Related Cases that are going on

  • Sept 2018 (v imp) : Sabarimala Shrine , Kerala : SC in Indian Young Lawyers’Association v/s State of Kerala Case declared the restriction on women “of menstruating age” from entering sanctum sanctorium as ultra vires the Constitution.  (Belief that Lord Ayappa is Naisthik Brahmachari)
  • Haji Ali Dargah. August 2016 – Bombay HC recognised women’s right to enter and worship at Dargah
  • March 2016:  HC recognised women’s right to enter in Shani Shingnapur Temple (Maharashtra)  .
  • Dec 2017 : Historically, the women & descendants of women who marry outside the religion have not had access to Zoroastrian religious institutions. The SC is deciding a case that who can have access to  temples.
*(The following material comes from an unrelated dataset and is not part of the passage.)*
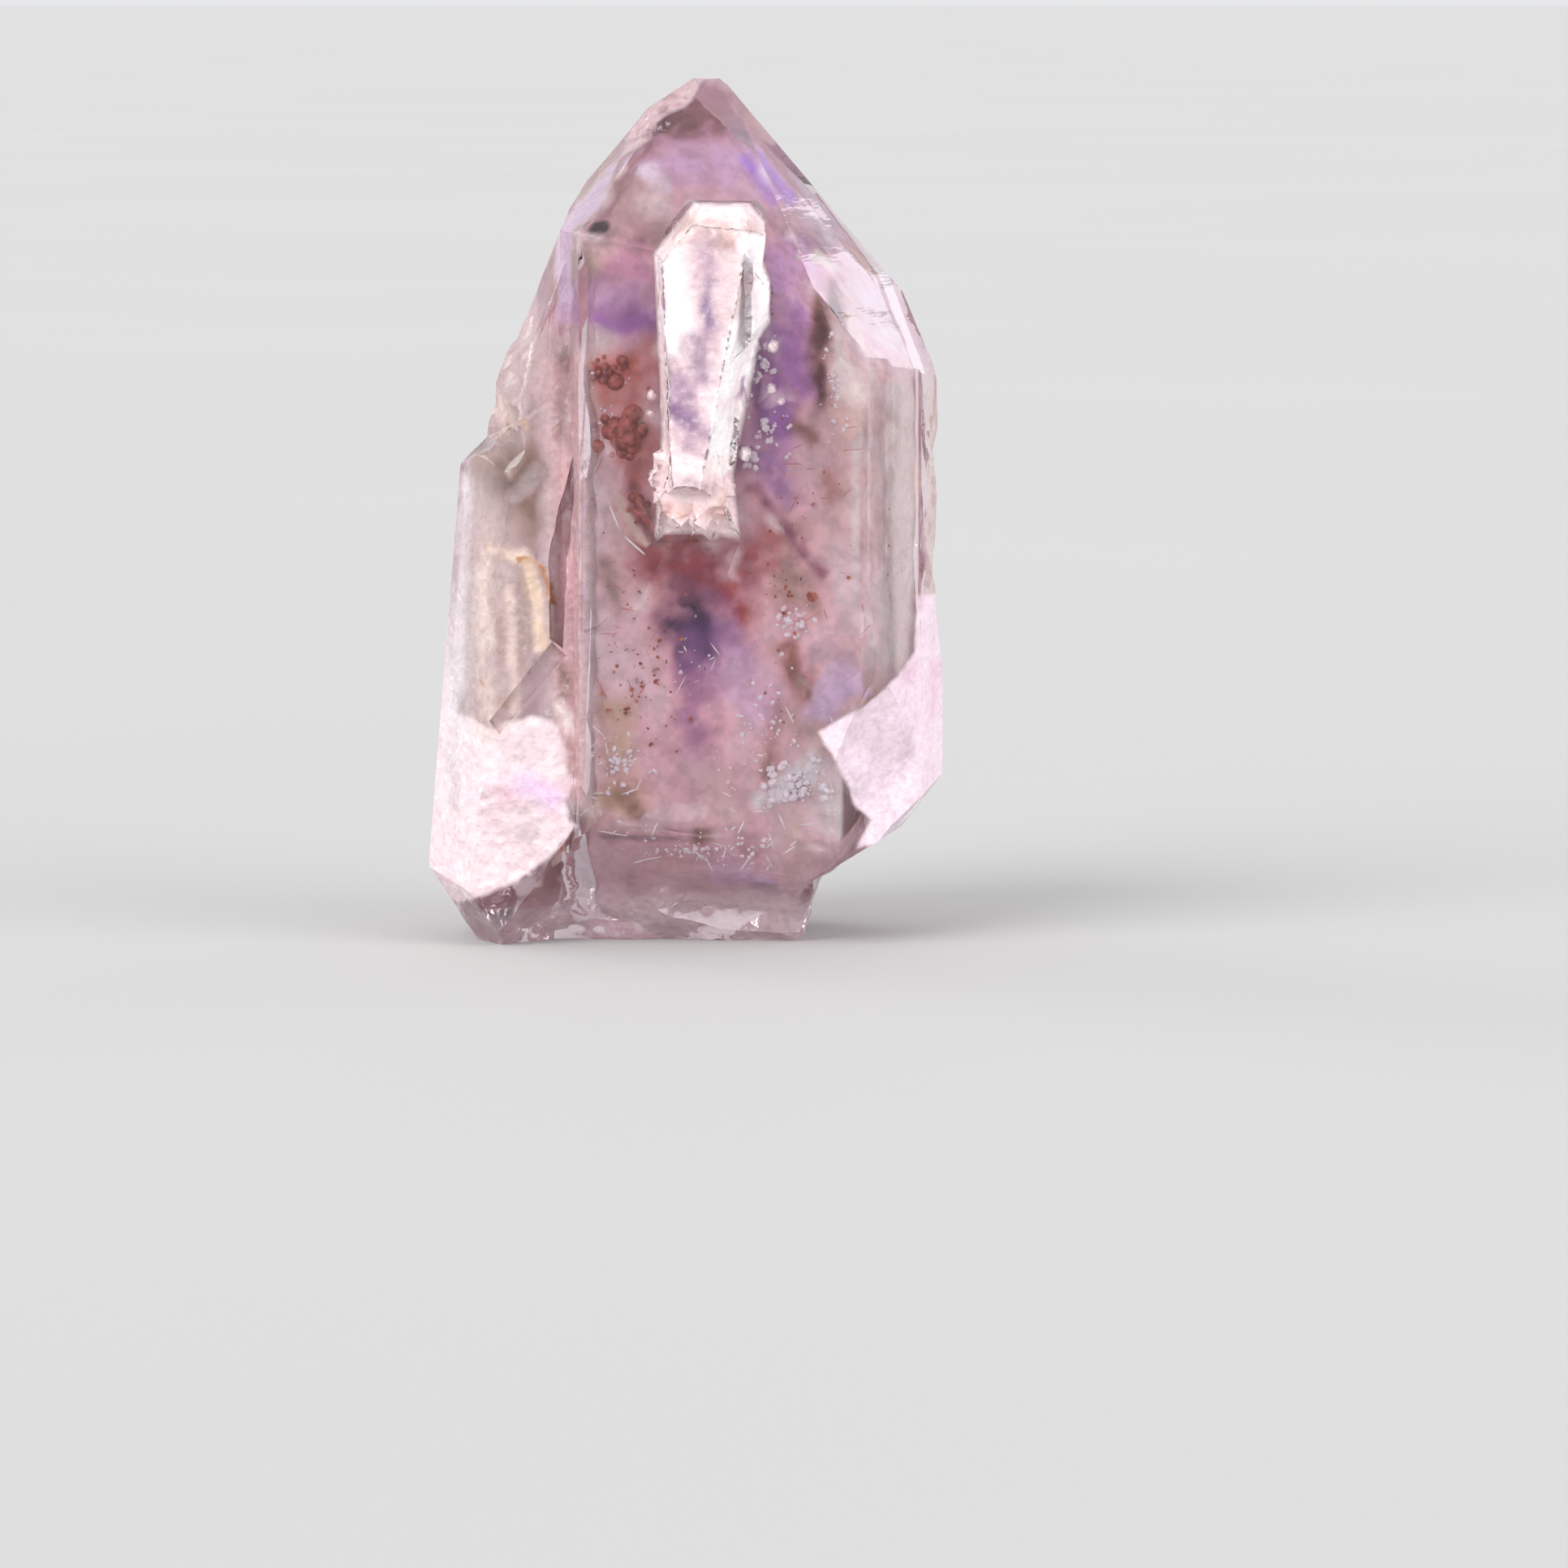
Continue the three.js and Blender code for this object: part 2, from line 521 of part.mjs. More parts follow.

Arguments : Why State should intervene / Why women entry must be allowed

  • Infringes Fundamental Rights: Ban imposed on women devotees “contravenes Articles 14 (equality before law),  and 25 (free profession and practice and propagation of religion) of the constitution”.
  • Fundamental Duties – Article 51A(e)  => Renounce all practices derogatory to dignity of women.
  • Views of founding fathers : B.R. Ambedkar was  of view that most powerful tool by which an unequal society expressed and reinforced its hierarchies is through denial of equal access to religious spaces & this had to be smashed.
  • Nature of Indian Secularism : India do not have a “wall of separation” between religion and state that, eg , exists in  US.
  • Infringes Right against Untouchability : Exclusion is mainly based on Purity – Pollution argument as women are considered impure due to Menstruation
  • Doctrine of Essential Practices in Religious Affairs :  practice of not allowing women to enter temples is certainly not Essential Practice

Way forward : SGPC ACT (management of Sikh Gurudwaras) gives equal rights to women to participate in all religious activities and even hold any office including Chief of SGPC . Other religions can learn from this.